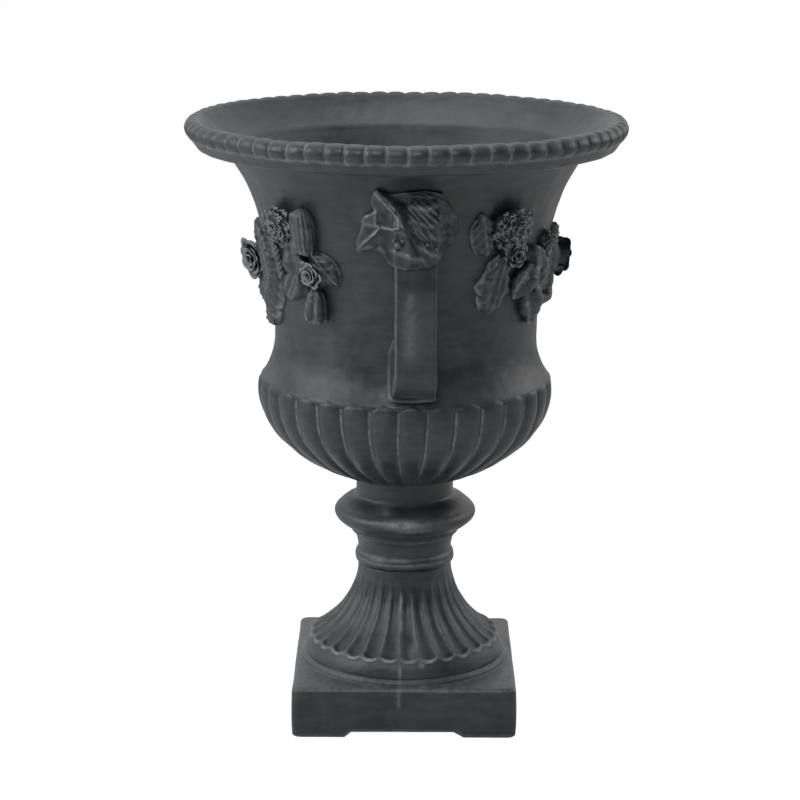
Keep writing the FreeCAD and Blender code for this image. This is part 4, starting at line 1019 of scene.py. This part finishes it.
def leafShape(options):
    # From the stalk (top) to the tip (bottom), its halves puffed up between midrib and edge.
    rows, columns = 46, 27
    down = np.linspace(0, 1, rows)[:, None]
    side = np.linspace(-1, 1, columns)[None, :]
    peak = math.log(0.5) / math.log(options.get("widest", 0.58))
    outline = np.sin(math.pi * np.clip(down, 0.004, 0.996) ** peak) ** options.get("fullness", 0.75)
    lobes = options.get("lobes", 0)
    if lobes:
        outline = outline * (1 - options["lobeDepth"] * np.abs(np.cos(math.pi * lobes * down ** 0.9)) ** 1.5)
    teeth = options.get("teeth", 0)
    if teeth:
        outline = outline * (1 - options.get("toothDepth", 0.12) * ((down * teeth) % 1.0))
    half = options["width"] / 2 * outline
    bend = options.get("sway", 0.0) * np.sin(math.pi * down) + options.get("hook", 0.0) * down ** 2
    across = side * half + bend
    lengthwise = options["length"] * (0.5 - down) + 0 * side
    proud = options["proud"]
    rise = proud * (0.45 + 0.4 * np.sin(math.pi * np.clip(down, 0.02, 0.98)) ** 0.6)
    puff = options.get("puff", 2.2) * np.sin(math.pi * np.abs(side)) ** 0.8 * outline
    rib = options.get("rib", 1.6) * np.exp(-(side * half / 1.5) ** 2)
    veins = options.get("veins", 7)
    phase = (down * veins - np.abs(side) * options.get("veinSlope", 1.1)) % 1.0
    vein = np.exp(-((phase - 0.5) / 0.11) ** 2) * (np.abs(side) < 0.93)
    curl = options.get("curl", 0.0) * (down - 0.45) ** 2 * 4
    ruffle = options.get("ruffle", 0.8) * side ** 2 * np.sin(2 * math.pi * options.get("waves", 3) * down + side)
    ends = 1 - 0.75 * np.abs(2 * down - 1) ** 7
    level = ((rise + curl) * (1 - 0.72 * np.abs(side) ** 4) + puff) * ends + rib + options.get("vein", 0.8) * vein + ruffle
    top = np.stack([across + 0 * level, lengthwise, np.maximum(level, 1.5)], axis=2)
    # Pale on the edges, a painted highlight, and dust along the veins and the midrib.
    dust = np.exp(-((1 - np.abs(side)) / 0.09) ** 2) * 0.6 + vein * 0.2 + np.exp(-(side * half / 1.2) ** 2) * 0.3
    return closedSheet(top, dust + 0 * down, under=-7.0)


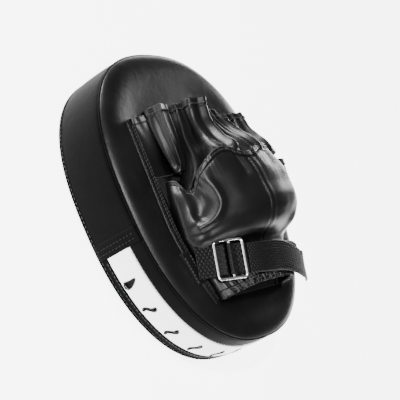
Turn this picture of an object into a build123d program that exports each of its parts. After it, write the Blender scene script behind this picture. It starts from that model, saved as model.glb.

§ Given problem:
Write the material out again in its entirety, exactly as shown.

§ Written answer:
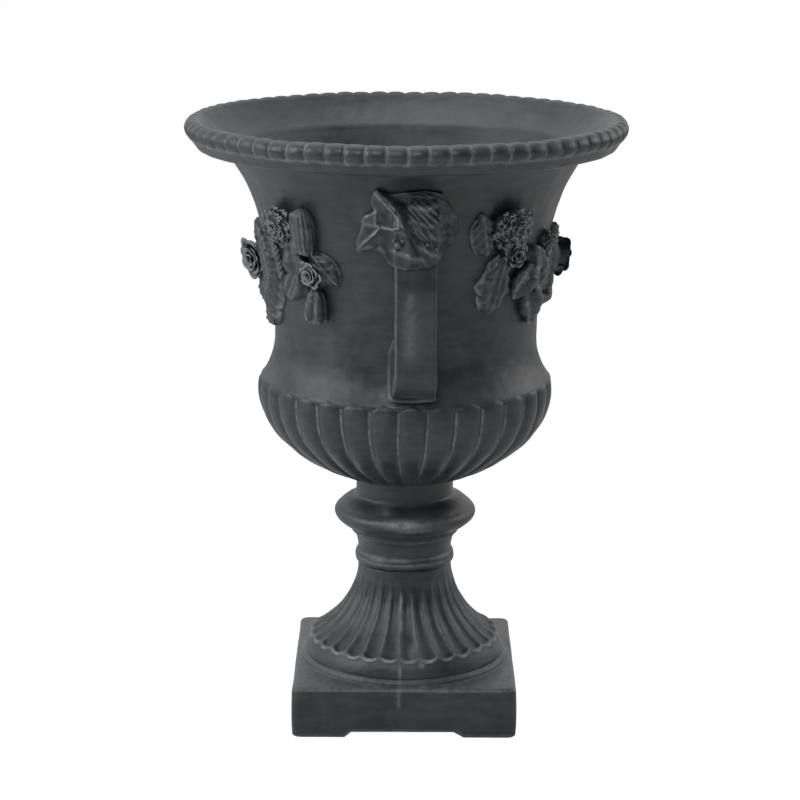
Keep writing the FreeCAD and Blender code for this image. This is part 4, starting at line 1019 of scene.py. This part finishes it.
def leafShape(options):
    # From the stalk (top) to the tip (bottom), its halves puffed up between midrib and edge.
    rows, columns = 46, 27
    down = np.linspace(0, 1, rows)[:, None]
    side = np.linspace(-1, 1, columns)[None, :]
    peak = math.log(0.5) / math.log(options.get("widest", 0.58))
    outline = np.sin(math.pi * np.clip(down, 0.004, 0.996) ** peak) ** options.get("fullness", 0.75)
    lobes = options.get("lobes", 0)
    if lobes:
        outline = outline * (1 - options["lobeDepth"] * np.abs(np.cos(math.pi * lobes * down ** 0.9)) ** 1.5)
    teeth = options.get("teeth", 0)
    if teeth:
        outline = outline * (1 - options.get("toothDepth", 0.12) * ((down * teeth) % 1.0))
    half = options["width"] / 2 * outline
    bend = options.get("sway", 0.0) * np.sin(math.pi * down) + options.get("hook", 0.0) * down ** 2
    across = side * half + bend
    lengthwise = options["length"] * (0.5 - down) + 0 * side
    proud = options["proud"]
    rise = proud * (0.45 + 0.4 * np.sin(math.pi * np.clip(down, 0.02, 0.98)) ** 0.6)
    puff = options.get("puff", 2.2) * np.sin(math.pi * np.abs(side)) ** 0.8 * outline
    rib = options.get("rib", 1.6) * np.exp(-(side * half / 1.5) ** 2)
    veins = options.get("veins", 7)
    phase = (down * veins - np.abs(side) * options.get("veinSlope", 1.1)) % 1.0
    vein = np.exp(-((phase - 0.5) / 0.11) ** 2) * (np.abs(side) < 0.93)
    curl = options.get("curl", 0.0) * (down - 0.45) ** 2 * 4
    ruffle = options.get("ruffle", 0.8) * side ** 2 * np.sin(2 * math.pi * options.get("waves", 3) * down + side)
    ends = 1 - 0.75 * np.abs(2 * down - 1) ** 7
    level = ((rise + curl) * (1 - 0.72 * np.abs(side) ** 4) + puff) * ends + rib + options.get("vein", 0.8) * vein + ruffle
    top = np.stack([across + 0 * level, lengthwise, np.maximum(level, 1.5)], axis=2)
    # Pale on the edges, a painted highlight, and dust along the veins and the midrib.
    dust = np.exp(-((1 - np.abs(side)) / 0.09) ** 2) * 0.6 + vein * 0.2 + np.exp(-(side * half / 1.2) ** 2) * 0.3
    return closedSheet(top, dust + 0 * down, under=-7.0)


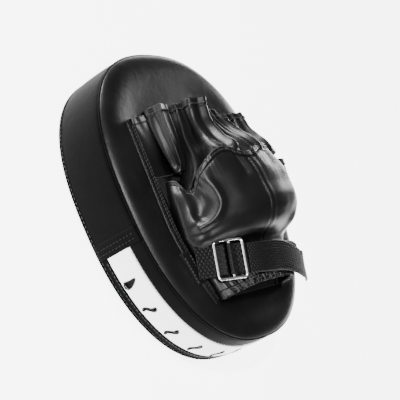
Turn this picture of an object into a build123d program that exports each of its parts. After it, write the Blender scene script behind this picture. It starts from that model, saved as model.glb.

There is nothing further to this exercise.